While Judge Gregory Frost issued an order temporarily delaying Lundgren's execution, he said it appears to him that potential flaws with Ohio's execution process could easily be corrected.
"Thus, any delay in carrying out Lundgren's execution should and can be minimal," Frost said.
State Attorney General Jim Petro will appeal the ruling to the 6th U.S. Circuit Court of Appeals in Cincinnati, said spokesman Mark Anthony.
Lundgren's sentence stems from a conviction for the fatal shooting of a family of five in 1989. The family, which included three children, were killed while they stood in a pit dug inside his barn in northeast Ohio.
Lundgren formed a cult after he was dismissed in 1987 as a lay minister of the Reorganized Church of Jesus Christ of Latter Day Saints, now known as the Community of Christ.
He said passages in the Bible told him to kill the family. Several witnesses said the family was not as enthusiastic about the cult as Lundgren would have liked.

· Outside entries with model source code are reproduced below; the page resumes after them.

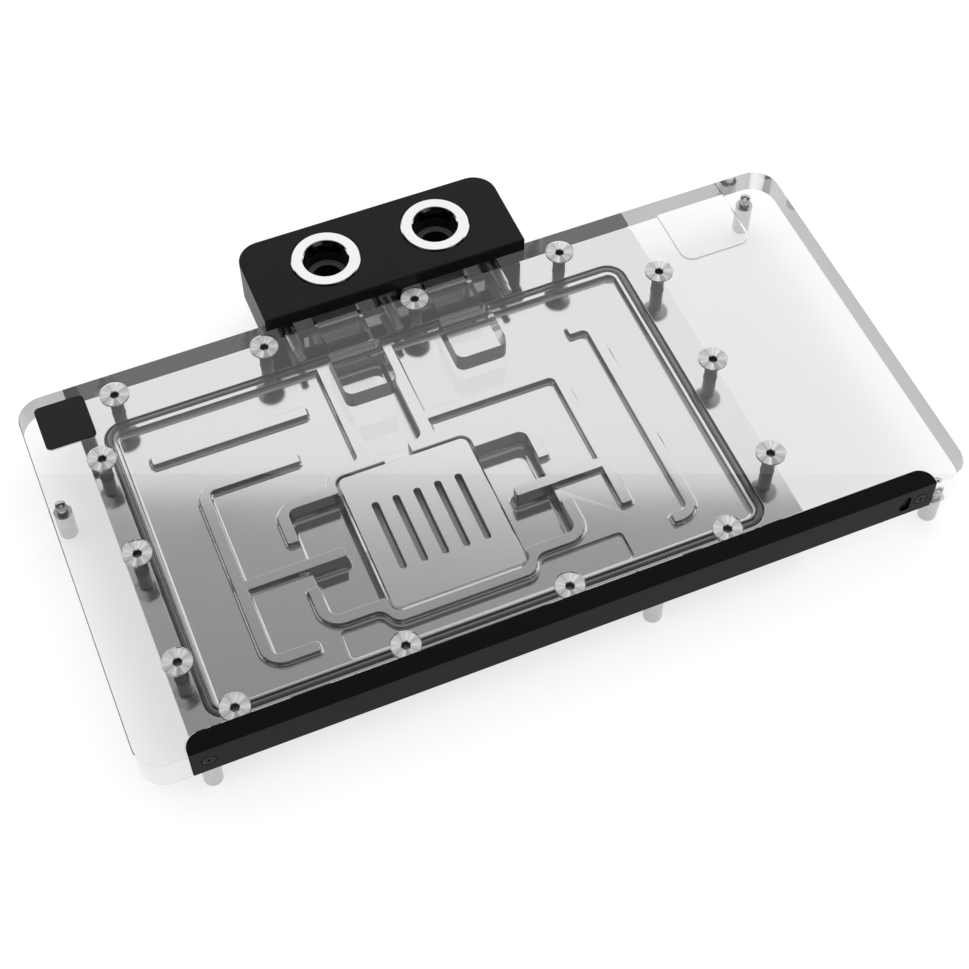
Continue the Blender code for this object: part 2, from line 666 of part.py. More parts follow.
def build_terminal(black, chrome, rubber, steel):
    """Port block behind the cover, with its collars, face seals and long screws."""
    front_y = COVER_Y1 + GAP
    outline = [
        (TERM_X0, TERM_Y0, 0.5), (TERM_X1, TERM_Y0, 0.5),
        (TERM_X1, TERM_Y1, TERM_R), (TERM_X0, TERM_Y1, TERM_R),
    ]
    c = TERM_CHAMFER
    bm = bmesh.new()
    levels = [
        (-0.3, TERM_Z0), (0.0, TERM_Z0 + 0.3), (0.0, TERM_Z1 - c),
        (-c * 0.3, TERM_Z1 - c * 0.3), (-c, TERM_Z1),
    ]
    stack(bm, lambda g: rounded(outline, g, 6), levels)
    block = place("terminal_block", bm, black)
    bm = bmesh.new()
    slab(bm, TERM_X0 - 1.0, TERM_X1 + 1.0, TERM_Y0 - 1.0, front_y, TERM_Z0 - 1.0, COVER_Z1 + GAP)
    cut(block, bm)

    bore_z = TERM_Z1 - PORT_DEPTH
    bm = bmesh.new()
    sleeve_z = TERM_Z1 - PORT_SLEEVE_L - GAP
    seat_z = TERM_Z1 - PORT_RING_T + PORT_RING_PROUD - GAP
    sleeve_r, seat_r = PORT_SLEEVE_R + GAP, PORT_RING_R + GAP
    for x in PORT_X:
        profile = [
            (PORT_R, bore_z), (PORT_R, sleeve_z), (sleeve_r, sleeve_z),
            (sleeve_r, seat_z), (seat_r, seat_z), (seat_r, TERM_Z1 + 1.0),
        ]
        turn_z(bm, x, PORT_Y, profile, 20)
    head_y = TERM_Y1 - TERM_HEAD_H - 0.8
    hole_r, head_r = TERM_SCREW_R + GAP, TERM_HEAD_R + GAP
    for x in TERM_SCREW_X:
        profile = [
            (hole_r, front_y - 1.0), (hole_r, head_y - GAP),
            (head_r, head_y - GAP), (head_r, TERM_Y1 + 1.0),
        ]
        turn_y(bm, x, TERM_SCREW_Z, profile)
    cut(block, bm)
    bm = bmesh.new()
    for x in PORT_X:
        turn_z(bm, x, PORT_Y, [(PORT_THROAT_R, TUNNEL_Z0 - 0.6), (PORT_THROAT_R, bore_z + 0.5)], 16)
    cut(block, bm)
    bm = bmesh.new()
    for port_x, feed_x in zip(PORT_X, FEED_X):
        x0, x1 = feed_x - TUNNEL_W / 2, port_x + PORT_THROAT_R
        slab(bm, x0, x1, front_y - 1.0, PORT_Y, TUNNEL_Z0, bore_z - 0.1)
    cut(block, bm)

    mid_z = (TUNNEL_Z0 + TUNNEL_Z1) / 2
    bm = bmesh.new()
    for x in FEED_X:
        groove_w, groove_y = PORT_SEAL_W + 2 * GAP, front_y + PORT_SEAL_T + GAP
        face_ring(bm, x, mid_z, GAP, groove_w, front_y - 1.0, groove_y)
    cut(block, bm)
    for number, x in enumerate(FEED_X, 1):
        bm = bmesh.new()
        face_ring(bm, x, mid_z, 2 * GAP, PORT_SEAL_W, front_y, front_y + PORT_SEAL_T)
        place(f"port_seal_{number}", bm, rubber)

    for number, x in enumerate(PORT_X, 1):
        top = TERM_Z1 + PORT_RING_PROUD
        low = TERM_Z1 - PORT_SLEEVE_L
        inner = PORT_R + 0.1
        section = [
            (inner, low), (PORT_SLEEVE_R, low), (PORT_SLEEVE_R, top - PORT_RING_T),
            (PORT_RING_R, top - PORT_RING_T), (PORT_RING_R, top - 0.3), (PORT_RING_R - 0.3, top),
            (inner + 0.5, top), (inner, top - 0.5),
        ]
        rings = [[(px, py, z) for px, py in circle(x, PORT_Y, radius, 20)] for radius, z in section]
        bm = bmesh.new()
        skin(bm, rings, closed=True)
        place(f"port_collar_{number}", bm, chrome)

    for number, x in enumerate(TERM_SCREW_X, 1):
        step_y = TERM_SCREW_TIP_Y + 2.6
        profile = [
            (TERM_SCREW_TIP_R, TERM_SCREW_TIP_Y), (TERM_SCREW_TIP_R, step_y + 0.3),
            (TERM_SCREW_R, step_y + 0.6), (TERM_SCREW_R, head_y), (TERM_HEAD_R, head_y),
            (TERM_HEAD_R, head_y + TERM_HEAD_H - 0.3), (TERM_HEAD_R - 0.3, head_y + TERM_HEAD_H),
        ]
        bm = bmesh.new()
        turn_y(bm, x, TERM_SCREW_Z, profile)
        screw = place(f"terminal_screw_{number}", bm, steel)
        bm = bmesh.new()
        turn_y(bm, x, TERM_SCREW_Z, [(1.3, head_y + TERM_HEAD_H - 1.4), (1.3, TERM_Y1 + 1.0)], 6)
        cut(screw, bm)


def face_ring(bm, x, z, inset, width, y0, y1):
    """A rounded rectangular band round a tunnel mouth, standing in the plane of the back face."""
    half_w, half_h = TUNNEL_W / 2 + inset, (TUNNEL_Z1 - TUNNEL_Z0) / 2 + inset
    outline = box_corners(x - half_w, x + half_w, z - half_h, z + half_h, 1.0)
    section = [(0.0, y0), (width, y0), (width, y1), (0.0, y1)]
    skin(bm, [[(px, y, pz) for px, pz in rounded(outline, grow)] for grow, y in section], closed=True)


def build_trim(black, dark, board_black):
    """Angle strip on the front edge, its two screws and the light strip it hides."""
    z1 = COVER_Z1 + TRIM_PROUD
    z0 = COVER_Z0
    y1 = COVER_Y0 + TRIM_W
    outline = [
        (TRIM_X0, COVER_Y0, 0.2), (TRIM_X1, COVER_Y0, 0.2), (TRIM_X1, y1, TRIM_R), (TRIM_X0, y1, TRIM_R),
    ]
    bm = bmesh.new()
    stack(bm, lambda g: rounded(outline, g), [(0.0, z0), (0.0, z1 - 0.2), (-0.2, z1)])
    strip = place("trim_strip", bm, black)
    bm = bmesh.new()
    slab(bm, TRIM_X0 - 1.0, TRIM_X1 + 1.0, COVER_Y0 + TRIM_T, y1 + 1.0, z0 - 1.0, z1 - TRIM_T)
    cut(strip, bm)
    screw_z = COVER_Z1 - TRIM_SCREW_DROP
    bm = bmesh.new()
    for x in TRIM_SCREW_X:
        hole = TRIM_SCREW_R + GAP
        wide = TRIM_HEAD_R + GAP
        profile = [
            (wide, COVER_Y0 - 1.0), (wide, COVER_Y0 + 0.1),
            (hole, COVER_Y0 + TRIM_T - 0.05), (hole, COVER_Y0 + 2.0),
        ]
        turn_y(bm, x, screw_z, profile)
    slot_x0, slot_x1 = SLOT_X - SLOT_W / 2, SLOT_X + SLOT_W / 2
    slot_z0, slot_z1 = screw_z - SLOT_H / 2, screw_z + SLOT_H / 2
    slab(bm, slot_x0, slot_x1, COVER_Y0 - 1.0, COVER_Y0 + 2.0, slot_z0, slot_z1)
    head_y, head_columns = SCREW_ROWS[1]
    head_r = SCREW_HEAD_R + GAP
    for x in head_columns:
        turn_z(bm, x, head_y, [(head_r, z1 - TRIM_T - 1.0), (head_r, COVER_Z1 + 0.1)])
    cut(strip, bm)

    for number, x in enumerate(TRIM_SCREW_X, 1):
        y = COVER_Y0 - 0.05
        profile = [
            (TRIM_HEAD_R, y), (TRIM_HEAD_R, y + 0.15), (TRIM_SCREW_R, y + 0.95), (TRIM_SCREW_R, y + 7.0),
        ]
        bm = bmesh.new()
        turn_y(bm, x, screw_z, profile, 12)
        screw = place(f"trim_screw_{number}", bm, dark)
        bm = bmesh.new()
        arm, half = 1.0, 0.22
        slab(bm, x - arm, x + arm, y - 0.5, y + 0.5, screw_z - half, screw_z + half)
        cut(screw, bm)
        bm = bmesh.new()
        slab(bm, x - half, x + half, y - 0.5, y + 0.5, screw_z - arm, screw_z + arm)
        cut(screw, bm)

    board_z = COVER_Z1 - LED_TRENCH_D + GAP
    y0, y1 = COVER_Y0 + TRIM_T + 2 * GAP, COVER_Y0 + LED_TRENCH_Y - GAP
    bm = bmesh.new()
    slab(bm, LED_X0, LED_X1, y0, y1, board_z, board_z + LED_BOARD_T)
    board = place("light_strip", bm, board_black)
    bm = bmesh.new()
    pitch = (LED_X1 - LED_X0) / LED_COUNT
    y, half = (y0 + y1) / 2, LED_SIZE / 2
    led_z = board_z + LED_BOARD_T
    for k in range(LED_COUNT):
        x = LED_X0 + (k + 0.5) * pitch
        slab(bm, x - half, x + half, y - half * 0.8, y + half * 0.8, led_z - 0.1, led_z + 0.8)
    socket_x1 = slot_x1 + SOCKET_WALL - GAP
    slab(bm, LED_X1 - 0.2, socket_x1, y0, y1 - 0.5, SOCKET_Z0 + GAP, led_z + 0.2)
    join(board, bm)


def build_badge(black):
    outline = box_corners(BADGE_X0, BADGE_X1, BADGE_Y0, BADGE_Y1, BADGE_R)
    z1 = COVER_Z1 + BADGE_PROUD
    bm = bmesh.new()
    stack(bm, lambda g: rounded(outline, g), [(0.0, z1 - BADGE_T), (0.0, z1 - 0.15), (-0.15, z1)])
    place("badge_plate", bm, black)


clear_scene()
nickel = make_material("nickel", (0.72, 0.72, 0.72), 1.0, 0.18)
steel = make_material("steel", (0.75, 0.75, 0.75), 1.0, 0.28)
chrome = make_material("chrome", (0.88, 0.88, 0.88), 1.0, 0.08)
acetal = make_material("acetal", (0.015, 0.015, 0.015), 0.0, 0.4)
black_metal = make_material("black_metal", (0.02, 0.02, 0.02), 0.6, 0.45)
clear = make_material("clear_acrylic", (0.97, 0.98, 0.98), 0.0, 0.02, 1.0)
rubber = make_material("rubber", (0.02, 0.02, 0.02), 0.0, 0.6)
board_black = make_material("light_board", (0.03, 0.03, 0.03), 0.0, 0.5)

build_cold_plate(nickel)
build_jet_plate(nickel)
build_chamber_seal(rubber)
build_cover(clear)
build_cover_screws(steel)
build_standoffs(steel)
build_terminal(acetal, chrome, rubber, steel)
build_trim(black_metal, steel, board_black)
build_badge(black_metal)
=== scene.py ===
"""A GPU water block on a pale studio floor: nickel cold plate, clear cover and black port block."""
from math import atan2, cos, hypot, pi, radians, sin, tan

import bmesh
import bpy
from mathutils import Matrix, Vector


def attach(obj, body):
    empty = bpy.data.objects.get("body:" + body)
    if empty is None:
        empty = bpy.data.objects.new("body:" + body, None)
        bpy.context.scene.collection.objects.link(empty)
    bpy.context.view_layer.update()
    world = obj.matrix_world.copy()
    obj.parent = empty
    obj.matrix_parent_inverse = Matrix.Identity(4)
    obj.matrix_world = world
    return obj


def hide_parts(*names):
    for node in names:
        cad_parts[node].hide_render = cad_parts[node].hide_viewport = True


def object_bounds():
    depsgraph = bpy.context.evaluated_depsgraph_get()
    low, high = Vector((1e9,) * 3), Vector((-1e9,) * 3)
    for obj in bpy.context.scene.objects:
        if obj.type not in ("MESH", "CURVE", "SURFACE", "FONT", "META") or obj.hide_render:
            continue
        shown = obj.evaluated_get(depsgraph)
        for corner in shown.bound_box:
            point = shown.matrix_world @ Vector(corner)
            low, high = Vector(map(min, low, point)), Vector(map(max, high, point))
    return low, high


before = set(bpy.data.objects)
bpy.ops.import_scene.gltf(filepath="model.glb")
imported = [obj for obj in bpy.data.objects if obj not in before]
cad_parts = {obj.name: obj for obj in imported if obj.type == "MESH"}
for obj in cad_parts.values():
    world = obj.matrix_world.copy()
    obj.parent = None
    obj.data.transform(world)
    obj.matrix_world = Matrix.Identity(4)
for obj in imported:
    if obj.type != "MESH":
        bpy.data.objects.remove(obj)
cad_low, cad_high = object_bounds()

# The camera stands before the trim strip, to its left, and looks steeply down through a long
# portrait lens, so that the far edge of the block hardly narrows.
CAMERA_PLACE = Vector((-0.0987, -0.2755, 0.4604))
CAMERA_TURN = radians(22.68)
CAMERA_DROP = radians(55.85)
CAMERA_LENS = 70.0
CAMERA_FILM = 36.0
ahead = Vector((sin(CAMERA_TURN), cos(CAMERA_TURN), 0.0))
aside = Vector((cos(CAMERA_TURN), -sin(CAMERA_TURN), 0.0))
camera = bpy.data.objects.new("camera", bpy.data.cameras.new("camera"))
bpy.context.collection.objects.link(camera)
camera.data.lens = CAMERA_LENS
camera.data.sensor_width = CAMERA_FILM
camera.data.clip_start = 0.02
camera.data.clip_end = 20.0
camera.location = CAMERA_PLACE
sight = ahead * cos(CAMERA_DROP) - Vector((0.0, 0.0, sin(CAMERA_DROP)))
camera.rotation_euler = sight.to_track_quat("-Z", "Y").to_euler()
bpy.context.scene.camera = camera
bpy.context.scene.view_settings.view_transform = "Standard"


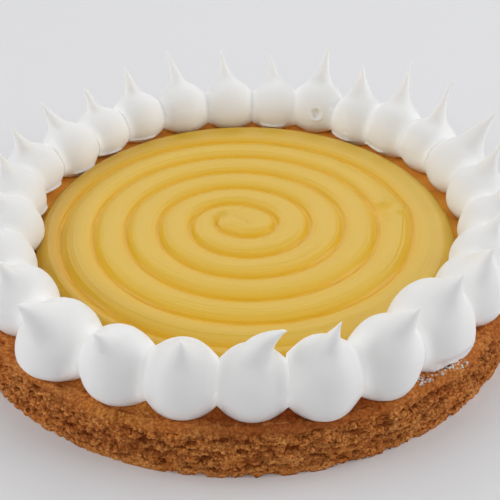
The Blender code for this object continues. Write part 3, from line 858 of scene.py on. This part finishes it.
def press_bubble(spots, kiss, floor, bubble):
    """Open one burst bubble in the side of a kiss that faces the viewer, with a rim that is raised below it."""
    middle = kiss_place(kiss)[0]
    across = (spots[:, 0] - middle.x) / MM - bubble.across
    up = (spots[:, 2] - floor) / MM - bubble.height
    apart = np.hypot(across, up) / bubble.radius
    facing = spots[:, 1] < middle.y + kiss.out * MM * (bubble.height > kiss.ball)
    hollow = bubble.depth * np.sqrt(np.maximum(0, 1 - apart ** 2))
    rim = bubble.rim * np.exp(-((apart - 1.15) / 0.25) ** 2) * (1 - 0.8 * np.clip(up / bubble.radius, -1, 1)) / 1.8
    spots[:, 1] += (hollow - rim) * facing * MM


def smear_foot(spots, kiss, floor):
    """Flatten the foot of a kiss along the biscuit's edge, where it was dragged as it was piped, and fray it."""
    low = 1 - smooth_step((spots[:, 2] - floor) / MM, 0.5, 9)
    from_middle = (spots[:, :2] - np.array(kiss_place(kiss)[0])) / MM
    face = np.array((cos(SMEAR_BEARING), sin(SMEAR_BEARING)))
    beside = np.array((-face[1], face[0]))
    out = from_middle @ face
    aside = from_middle @ beside
    fray = noise_field(spots / MM, 1.5) * 0.7 * (low > 0.8)
    flat = np.where(out > 0, np.minimum(out, SMEAR_REACH + fray), out)
    out += (flat - out) * low
    aside += np.maximum(aside, 0) * 0.16 * low * (out > 0)
    spots[:, :2] = np.array(kiss_place(kiss)[0]) + (np.outer(out, face) + np.outer(aside, beside)) * MM


# Whipped Italian meringue, unbrowned: a fine foam, satin rather than glossy, that light sinks into
meringue, tree, shader = start_material("whipped_italian_meringue")
place = add_node(tree, "ShaderNodeTexCoord").outputs["Object"]
shader.inputs["Base Color"].default_value = linear("#FCFCFA")
shader.inputs["Roughness"].default_value = 0.5
shader.inputs["Specular IOR Level"].default_value = 0.35
shader.inputs["Subsurface Weight"].default_value = 0.8
shader.inputs["Subsurface Radius"].default_value = (1.0, 0.97, 0.93)
shader.inputs["Subsurface Scale"].default_value = 2.0 * MM
# Painted light: the seams glow a little, for the light that the foam passes on from kiss to kiss, which the walls
# between the pieces would stop
painted_seam_glow = add_node(tree, "ShaderNodeMath", {0: stored_share(tree, "seam"), 1: SEAM_GLOW}, operation="MULTIPLY")
tree.links.new(painted_seam_glow.outputs[0], shader.inputs["Emission Strength"])
shader.inputs["Emission Color"].default_value = linear("#FFFEFA")
foam = add_node(tree, "ShaderNodeTexNoise", {"Vector": place, "Scale": 1400, "Detail": 2})
foam_bump = add_node(tree, "ShaderNodeBump", {"Height": foam.outputs["Fac"], "Strength": 0.12, "Distance": 0.3 * MM})
tree.links.new(foam_bump.outputs["Normal"], shader.inputs["Normal"])

# The node tree: a round nozzle drawn along the spine, then pushed in and out a little by noise
kiss_sizes = {"Sides": 96, "Unevenness": 0.8 * MM, "Wrinkle": 0.16 * MM, "Seed": 0.0}
tree, given, result = start_tree("piped_kiss", kiss_sizes)
girth = add_node(tree, "GeometryNodeInputNamedAttribute", {"Name": "girth"}, data_type="FLOAT")
spine = add_node(tree, "GeometryNodeMeshToCurve", {"Mesh": given.outputs["Geometry"]})
nozzle = add_node(tree, "GeometryNodeCurvePrimitiveCircle", {"Resolution": given.outputs["Sides"], "Radius": 1.0})
squeezed = add_node(tree, "GeometryNodeCurveToMesh", {
    "Curve": spine.outputs["Curve"], "Profile Curve": nozzle.outputs["Curve"],
    "Scale": girth.outputs["Attribute"], "Fill Caps": True})
where = add_node(tree, "GeometryNodeInputPosition")
normal = add_node(tree, "GeometryNodeInputNormal")
broad = add_node(tree, "ShaderNodeTexNoise", {"Vector": where.outputs[0], "Scale": 85.0, "Detail": 1.0,
                                              "W": given.outputs["Seed"]}, noise_dimensions="4D")
small = add_node(tree, "ShaderNodeTexNoise", {"Vector": where.outputs[0], "Scale": 330.0, "Detail": 2.0,
                                              "W": given.outputs["Seed"]}, noise_dimensions="4D")
broad_even = add_node(tree, "ShaderNodeMath", {0: broad.outputs["Fac"], 1: 0.5}, operation="SUBTRACT")
small_even = add_node(tree, "ShaderNodeMath", {0: small.outputs["Fac"], 1: 0.5}, operation="SUBTRACT")
broad_push = add_node(tree, "ShaderNodeMath", {0: broad_even.outputs[0], 1: given.outputs["Unevenness"]},
                      operation="MULTIPLY")
push = add_node(tree, "ShaderNodeMath", {0: small_even.outputs[0], 1: given.outputs["Wrinkle"],
                                         2: broad_push.outputs[0]}, operation="MULTIPLY_ADD")
offset = add_node(tree, "ShaderNodeVectorMath", {0: normal.outputs[0]}, operation="SCALE")
tree.links.new(push.outputs[0], offset.inputs["Scale"])
uneven = add_node(tree, "GeometryNodeSetPosition", {"Geometry": squeezed.outputs["Mesh"],
                                                    "Offset": offset.outputs[0]})
smooth = add_node(tree, "GeometryNodeSetShadeSmooth", {"Geometry": uneven.outputs["Geometry"]})
real = add_node(tree, "GeometryNodeRealizeInstances", {"Geometry": smooth.outputs["Geometry"]})
painted = add_node(tree, "GeometryNodeSetMaterial", {"Geometry": real.outputs["Geometry"], "Material": meringue})
tree.links.new(painted.outputs["Geometry"], result.inputs["Geometry"])

for number, kiss in enumerate(KISSES):
    node_name = f"meringue_kiss_{number + 1:02d}"
    node_low, node_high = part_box(node_name)
    piped = bpy.data.objects.new(f"piped_{node_name}", kiss_spine(kiss, node_low[2]))
    bpy.context.scene.collection.objects.link(piped)
    grow(piped, tree, {**kiss_sizes, "Seed": float(number)}, meringue)
    spots = read_spots(piped.data)
    if kiss.bearing == SMEARED:
        smear_foot(spots, kiss, node_low[2])
    press_on_walls(spots, number, node_low[2])
    for bubble in BUBBLES.get(kiss.bearing, ()):
        press_bubble(spots, kiss, node_low[2], bubble)
    keep_off_cream(spots)
    if kiss.bearing in LIPS:
        spread_lip(spots, kiss, node_low[2])
    spots[:, 2] = np.clip(spots[:, 2], node_low[2], node_high[2])
    spots[:, :2] = np.clip(spots[:, :2], np.array(cad_box[0][:2]) + BOX_MARGIN, np.array(cad_box[1][:2]) - BOX_MARGIN)
    write_spots(piped.data, spots)
    soften_seams(piped.data, spots, number)
    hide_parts(node_name)
    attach(piped, "root")


# The flecks of meringue
# Scraps of the same meringue that the dragged kiss left on the biscuit's edge, scattered by the tree of the crumbs.

FLECK_LINE = ((60.1, -86.4), (79.5, -73.9))
FLECK_WIDTH = 1.7 * MM
FLECK_SIZES = {"Density": 900000.0, "Smallest": 0.1 * MM, "Largest": 0.5 * MM, "Seed": 9}

flecks = bpy.data.objects.new("meringue_flecks", crust.data.copy())
bpy.context.scene.collection.objects.link(flecks)
start, end = (np.array(corner) * MM for corner in FLECK_LINE)
run = (end - start) / np.linalg.norm(end - start)
from_start = crust_points[:, :2] - start
beyond = from_start @ np.array((run[1], -run[0]))
travelled = from_start @ run
smeared = (np.abs(beyond - 0.1 * MM) < FLECK_WIDTH) & (travelled > -1 * MM) & (travelled < 21 * MM)
smeared &= crust_points[:, 2] > 10 * MM
flecks.data.attributes["side"].data.foreach_set("value", smeared.astype(np.float32))
grow(flecks, bpy.data.node_groups["scattered_crumbs"], FLECK_SIZES, meringue)
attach(flecks, "root")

The family he killed had moved from Missouri in 1987 to follow Lundgren's teachings.
Frost's decision allows Lundgren to join a 2004 lawsuit brought by death row inmate Richard Cooey, convicted of the rape and murder of two University of Akron students in 1986.
Cooey argues that the way chemicals used in lethal injection are administered makes the process painful enough to amount to cruel and unusual punishment, in violation of the constitution.
Four other inmates had previously joined the lawsuit.